Make no mistake, the Venezuelan regime still has its defenders in the West. For example a recent opinion piece in Al-Jazeera by Javier Farje, who lives in London, insists that the opposition-controlled legislature had been trying to "crush every reform implemented by the Chavez government" by working to reverse laws that have sent the country into a downward economic spiral.

The historical, economic, and political context of the current moment in Venezuela, however, didn't stop MSNBC's Rachel Maddow from connecting it to the revelation that Citgo, Venezuela's state-owned oil company, donated $500,000 to the Trump inaugural committee. "Today Venezuelans are enraged anew by this brand new FEC filing from the White House," Maddow told her audience this week, while a chyron read "Unrest in Venezuela Over Trump Donations."
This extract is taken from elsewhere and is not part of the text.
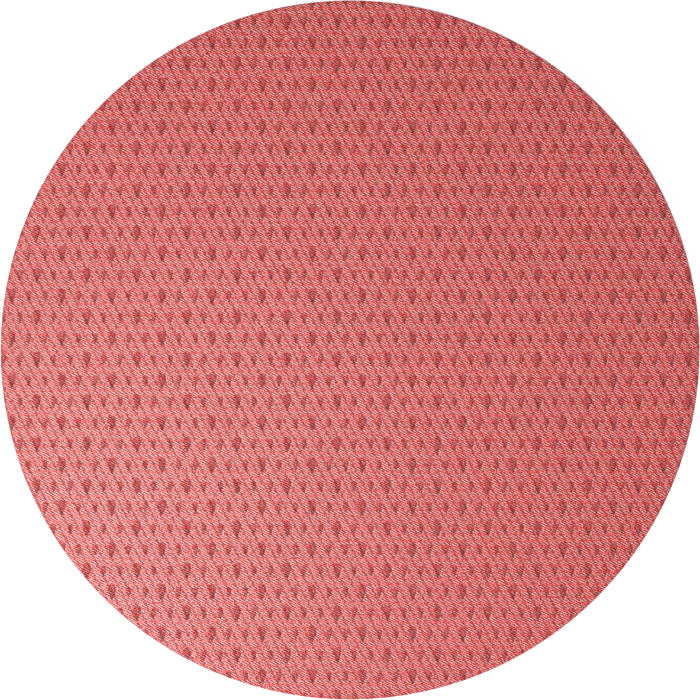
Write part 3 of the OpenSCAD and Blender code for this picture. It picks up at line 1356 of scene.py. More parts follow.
@dataclass
class Wardrobe:
    """Every finish of the case, each made once."""

    face_drops: DropLattice = DropLattice()
    wall_drops: DropLattice = DropLattice(across=0.0, along=6.4)
    face: Finish = field(init=False)
    wall: Finish = field(init=False)
    lining: Finish = field(init=False)
    webbing: Finish = field(init=False)
    elastic: Finish = field(init=False)
    shell_foam: Finish = field(init=False)
    insert_foam: Finish = field(init=False)
    board: Finish = field(init=False)
    coil: Finish = field(init=False)
    zinc: Finish = field(init=False)
    rubber: Finish = field(init=False)
    coral_thread: Finish = field(init=False)
    dark_thread: Finish = field(init=False)
    net: Finish = field(init=False)

    def __post_init__(self) -> None:
        """Makes the materials."""
        textile = CoralTextile()
        self.face = textile.finish("coral_twill_face", self.face_drops)
        self.wall = textile.finish("coral_twill_wall", self.wall_drops)
        self.lining = TricotLining().finish()
        dark, light = linear(24, 24, 28), linear(70, 71, 78)
        self.webbing = WovenTape("woven_tape", "webbing", dark, light).finish()
        self.elastic = RibbedElastic().finish()
        dark, light = linear(60, 60, 66), linear(104, 104, 110)
        self.shell_foam = CellFoam("shell_foam", "shell_foam", dark, light).finish()
        dark, light = linear(34, 35, 39), linear(74, 76, 82)
        self.insert_foam = CellFoam("insert_foam", "insert_foam", dark, light).finish()
        self.board = PlasticBoard().finish()
        self.coil = NylonCoil().finish()
        self.zinc = PlatedZinc().finish()
        self.rubber = GripRubber().finish()
        dark, light = linear(170, 54, 62), linear(240, 140, 134)
        self.coral_thread = Yarn("coral_thread", "coral_twill", dark, light).finish()
        dark, light = linear(30, 30, 34), linear(112, 114, 122)
        self.dark_thread = Yarn("dark_thread", "webbing", dark, light).finish()
        self.net = KnittedNet().finish()


# --- Sewing ---


@dataclass(frozen=True)
class Stitching:
    """Lockstitch: short threads that rise out of the cloth and dive back in."""

    length: float = 2.3
    pitch: float = 3.0
    thread: float = 0.22
    rise: float = 0.16

    SHAPE: ClassVar[np.ndarray] = np.array([-0.5, -0.3, 0.3, 0.5])

    def sewn(self, middle: np.ndarray, along: np.ndarray, out: np.ndarray) -> Surface:
        """Lays one stitch at each place: middle + along x + out h, where h falls at the ends.

        Args:
            middle: (stitches, 3) middles on the cloth.
            along: (stitches, 3) unit directions of the stitches.
            out: (stitches, 3) unit directions out of the cloth.

        Returns:
            The stitches' surface.
        """
        lift = np.where(np.abs(self.SHAPE) > 0.4, -0.6 * self.thread, self.rise)
        lines = (middle[:, None] + along[:, None] * (self.SHAPE * self.length)[:, None]
                 + out[:, None] * lift[:, None])
        radii = np.array([[0.7, 1.0, 1.0, 0.7]]) * self.thread
        return tubes(lines, np.broadcast_to(out[:, None], lines.shape), radii)

    def round_wall(self, radius: float, height: float, start: float = 0.0, end: float = TURN,
                   inward: bool = False) -> Surface:
        """Sews a level row round a wall.

        Args:
            radius: The wall's radius.
            height: The row's height.
            start: First angle in radians.
            end: Last angle in radians.
            inward: Whether the stitches show on the inside.

        Returns:
            The row's surface.
        """
        count = max(1, int((end - start) * radius / self.pitch))
        angle = start + (end - start) * (np.arange(count) + 0.5) / count
        out = ray(angle)
        return self.sewn(out * radius + (0.0, 0.0, height), onward(angle), -out if inward else out)

    def flat_line(self, first: Sequence[float], last: Sequence[float], out: Sequence[float]) -> Surface:
        """Sews a straight row between two points.

        Args:
            first: The row's first point.
            last: The row's last point.
            out: Unit direction out of the cloth.

        Returns:
            The row's surface.
        """
        first, last = np.array(first, float), np.array(last, float)
        length = float(np.linalg.norm(last - first))
        count = max(1, round(length / self.pitch))
        share = (np.arange(count) + 0.5) / count
        middle = first + (last - first) * share[:, None]
        along = np.repeat([(last - first) / length], count, axis=0)
        return self.sewn(middle, along, np.repeat([out], count, axis=0).astype(float))

    def crossed_box(self, centre: Sequence[float], half: Sequence[float], height: float) -> Surface:
        """Sews a rectangle with both its diagonals on a level cloth.

        Args:
            centre: Middle of the rectangle.
            half: Half its size along X and Y.
            height: Height of the cloth.

        Returns:
            The rows' surface.
        """
        corners = [(centre[0] + a * half[0], centre[1] + b * half[1], height)
                   for a, b in ((-1, -1), (1, -1), (1, 1), (-1, 1))]
        runs = [(0, 1), (1, 2), (2, 3), (3, 0), (0, 2), (1, 3)]
        return Surface.joined([self.flat_line(corners[a], corners[b], (0.0, 0.0, 1.0)) for a, b in runs])


# --- The dish of each half ---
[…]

As CNBC reports, however, the filing came "a day after the latest in a series of violent demonstrations which have added to the country's rising death." The opposition movement in Venezuela called for nationwide protests earlier in the week, which were repressed by government forces. On social media, the ruling Socialist Party reveled in the fact that protesters were forced to clean themselves in a dirty river after being tear gassed by police.

Last night, El Valle, one of the capital Caracas' "toughest, most violent shantytowns," according to Caracas Chronicles, saw looting of the commercial district, with a response by local security forces and the national government's paramilitary forces, and reports of gunfire throughout the night.

Local media coverage of the ongoing unrest has been almost non-existent. "It can be baffling trying to piece together a sequence of events in a country with no free media," Francisco Toro wrote in Caracas Chronicles. Local prosecutors say they are investigating 11 deaths in El Valle, including eight people electrocuted while trying to break into a bakery. At least 20 people have died in unrest since April 4.

Opposition leader Julio Borges, who is the head of the opposition-controlled legislature, meanwhile, has sent more than a dozen letters to banks around the world, asking them to stop funding the Venezuelan government, while Bolivia's Evo Morales, an ideological ally of the socialists in Venezuela, insists protests are an "internal conspiracy or external intervention… intended to steal Venezuelan oil."